Fuji's Kusukawa said the rapid expansion of Japanese banks and particularly their rising share of commercial loans in the United States "is rather awkward for us." But he added, "A lot of American banks are selling their loans to us. They dispose of assets and go to much more juicy business elsewhere. . . .
"Maybe they are not trying to increase assets. Complaints about this are not fair," he declared.
With their stocks prices depressed and large losses sapping their ability to build up capital by retaining earnings, big U.S. banks may not have been able to raise enough capital to permit them to expand their lending activities and increase their assets, even if they wanted to do so.
The big Japanese advantage in this area may be ending. The Tokyo stock market suffered a sharp setback this spring, and while it has rebounded, it is well below its previous peak. More important, investors no longer seem to believe that the market will keep rising indefinitely.
Said Kusukawa, "We can't increase our capital base as easily as we did, which means we can't increase assets as fast as we did."

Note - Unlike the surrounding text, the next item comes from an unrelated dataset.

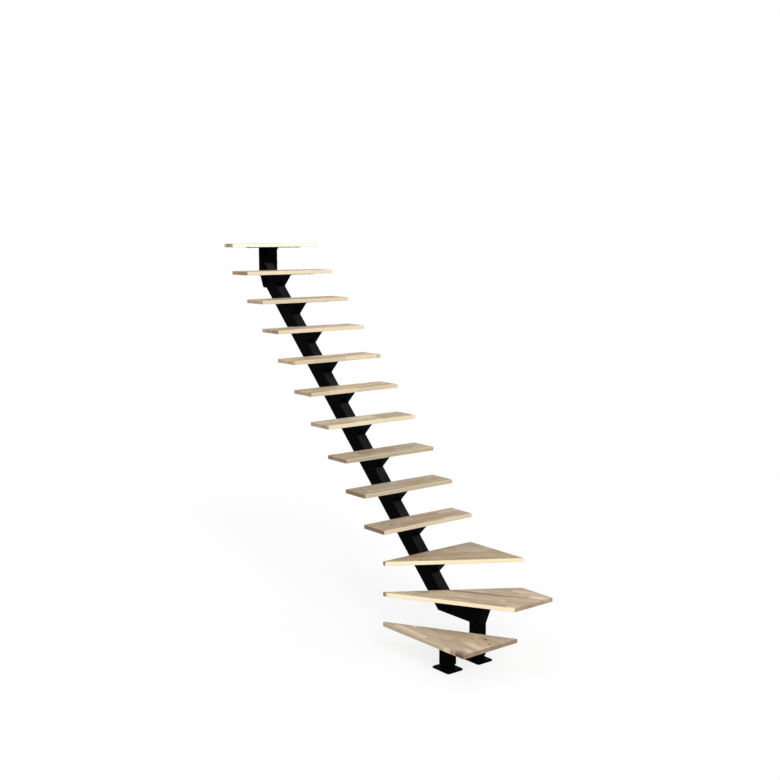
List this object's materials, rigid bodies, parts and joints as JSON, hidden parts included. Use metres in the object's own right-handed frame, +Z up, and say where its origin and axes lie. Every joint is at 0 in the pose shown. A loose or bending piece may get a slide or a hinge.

Experts also note that American banks would not be alone in reaping the benefits if banking laws are changed. Japanese and other foreign banks operating in California or other states do so under the same regulations and laws as American banks.
If U.S. banks were to get more powers, as Chase Manhattan's Labrecque urged, foreign-owned banks doing business here would get the same opportunities. U.S. banks would not necessarily become more competitive against foreign banks, although they would against American insurance companies, securities firms and investment bankers.
Fuji's Kusukawa is concerned that the Japanese not repeat the American experience with deregulation. "Watching the risks American banks face, we have got to be cautious. We are in the position of American banks 10 years ago. Then they were big in lots of places" but that was before the extensive deregulation of financial markets in the United States.
"We want to learn from their experience," Kusukawa said earnestly. "We really want to be careful about this."